The risk with persona naming is outgrowing the persona. A company that starts in the SDR tier and grows into Sales Ops wants the upgrade to feel natural, not like a re-pitch. Persona naming works best when the personas are sequential — one tier's buyer often becomes the next tier's buyer — rather than orthogonal.
2. Use-case-based
Name the tier after the job the buyer is hiring the product to do. Works when the product has one persona but different use cases with different willingness-to-pay.
- Illustrative pattern: A spreadsheet-database hybrid could tier as "Experiments" (read/write for a small team), "Workspaces" (shared databases with permissions), "Operations" (automations and integrations), "Regulated" (audit logs, SSO, data residency). The tier names the job the buyer is hiring the product to do.
- Fictional example: An analytics tool could tier as "Dashboards" (read-only reporting), "Exploration" (ad-hoc analysis), "Modeling" (transformation and metrics). The buyer knows which tier fits based on what they're trying to do on Tuesday, not how senior they are.
Use-case naming fails when the use cases aren't actually distinct. If 80% of buyers do all three jobs, the tier is arbitrary and the naming reads as marketing. The pattern works when the use cases map to different weeks in the buyer's life.
3. Scale-based
Name the tier after the size of the operation, not the size of the feature set. Works when the product's value scales directly with volume (seats, records, events).
- Linear's approach: Tiers named by company scale signals — solo founder, small team, growing team — rather than feature tiers. The name tells the buyer where they are on a scale axis, not where they are on a capability axis.
- Fictional example: A fintech tool could tier as "Solo" (one-person LLC), "Startup" (under 25 employees), "Growth" (25 to 250), "Scale" (250+). The buyer self-selects on a fact they already know about themselves.
Scale naming is the closest to the generic ladder but avoids its main failure: it signals who the tier is for rather than how expensive it is. "Growth" routes a 75-person company; "Pro" leaves them guessing.
4. Capability-based
Name the tier after the capability it unlocks, when the capability is the point. Works when the product has a headline feature that the buyer is explicitly trading up to.
- Example pattern: A CRM could tier as "Contacts" (contact database only), "Pipeline" (adds deal tracking), "Forecast" (adds pipeline modeling and reporting). The tier is named for what the buyer gets that they didn't before.
- When it shines: The upsell conversation is "you came for contacts, now you need pipeline" rather than "you're a bigger customer now." The tier name is the argument.
Capability naming works when the product has a genuinely tiered capability stack. It fails when the tiers are feature-gated for monetization reasons rather than capability reasons — in that case, the name reveals the gating and the tier reads as punitive.
Side-by-side
The generic ladder column is included to make the point honestly: it's not always wrong. Some products really are the same tool with more seats and more features, and a scale-adjacent label like "Free/Team/Business" is serviceable.

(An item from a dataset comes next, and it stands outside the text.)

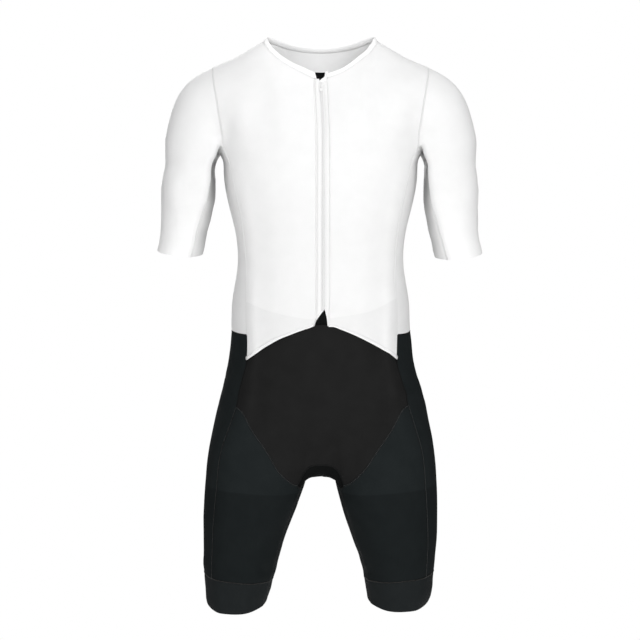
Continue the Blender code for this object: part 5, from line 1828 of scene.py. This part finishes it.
def build_world():
    """White all round: full for the camera, half for the light on cloth, and faint in what shines."""
    world = bpy.data.worlds.new("white_studio")
    bpy.context.scene.world = world
    world.use_nodes = True
    tree = world.node_tree
    tree.nodes.clear()
    ray = add_node(tree, "ShaderNodeLightPath").outputs
    seen, soft, gloss = (add_node(tree, "ShaderNodeBackground", inputs={"Color": (1, 1, 1, 1), "Strength": s})
                         for s in (1.0, 0.5, 0.12))
    dim = add_node(tree, "ShaderNodeMixShader", inputs={0: ray["Is Glossy Ray"], 1: soft, 2: gloss})
    mix = add_node(tree, "ShaderNodeMixShader", inputs={0: ray["Is Camera Ray"], 1: dim, 2: seen})
    add_node(tree, "ShaderNodeOutputWorld", inputs={"Surface": mix})


# Three soft boxes, and a small lamp over the front collar that fills the inside of the neck: name, kind,
# place, what it points at, and its settings.
LAMPS = (
    ("key_softbox", "AREA", (0.3, -2.9, 0.2), (0.0, 0, -0.25),
     {"shape": "RECTANGLE", "size": 1.3, "size_y": 1.3, "energy": 59}),
    ("top_softbox", "AREA", (0.2, -0.3, 2.0), (0, 0, -0.2),
     {"shape": "RECTANGLE", "size": 1.4, "size_y": 1.4, "energy": 9.5}),
    ("back_softbox", "AREA", (-0.4, 2.8, 0.6), (0, 0, -0.2),
     {"shape": "RECTANGLE", "size": 1.8, "size_y": 1.8, "energy": 68}),
    ("neck_fill", "SPOT", (-0.35, -1.6, 0.52), (0.005, 0.06, -0.025),
     {"energy": 24.0, "spot_size": math.radians(7.0), "spot_blend": 0.9, "shadow_soft_size": 0.06}))
CAMERA_DOWN = 4.41                   # degrees below level


def build_studio():
    """Floor, light and camera."""
    build_floor()
    build_world()
    for name, kind, place, aim, settings in LAMPS:
        light = bpy.data.lights.new(name, kind)
        for key, value in settings.items():
            setattr(light, key, value)
        lamp = add_object(name, light)
        lamp.location = place
        lamp.rotation_euler = (Vector(aim) - Vector(place)).to_track_quat("-Z", "Y").to_euler()
    camera = bpy.data.cameras.new("camera")
    camera.lens, camera.sensor_width, camera.shift_x = 98.4, 36.0, -0.0008
    eye = add_object("camera", camera)
    eye.location = (0, -2.8, -0.234)
    eye.rotation_euler = (math.radians(90 - CAMERA_DOWN), 0, 0)
    bpy.context.scene.camera = eye
    bpy.context.scene.view_settings.view_transform = "Standard"


build_suit()
build_studio()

But most products picking it are picking it by default — nobody decided, so the default showed up.
The test
Before shipping a new pricing page, show the three tier names — without the feature list, without the prices — to five people in the ICP. Ask one question: "which one is you, and why." If four out of five correctly route themselves to the tier you'd route them to, the names are doing their job. If the five answers cluster around "I can't tell," the tier names are labels, not positioning.
The test takes fifteen minutes. Most teams skip it because the pricing page is already live and the tier names have been in the deck for two years. That's not a reason they're working. That's the reason the page is under-converting.
The bigger move
Renaming tiers is usually a downstream fix. The upstream question is whether the product has distinct tiers at all, or whether the three-column grid is hiding the fact that the company hasn't segmented its buyer yet. If renaming exposes that — if the team can't agree on what each tier is for — the pricing page isn't the problem. The positioning brief is.
A pricing page reveals the positioning underneath it. When the tier names are generic, the positioning usually is too. Fix the brief, and the tier names start to suggest themselves. Fix the tier names without fixing the brief, and the new names will drift back toward the generic ladder within two quarters.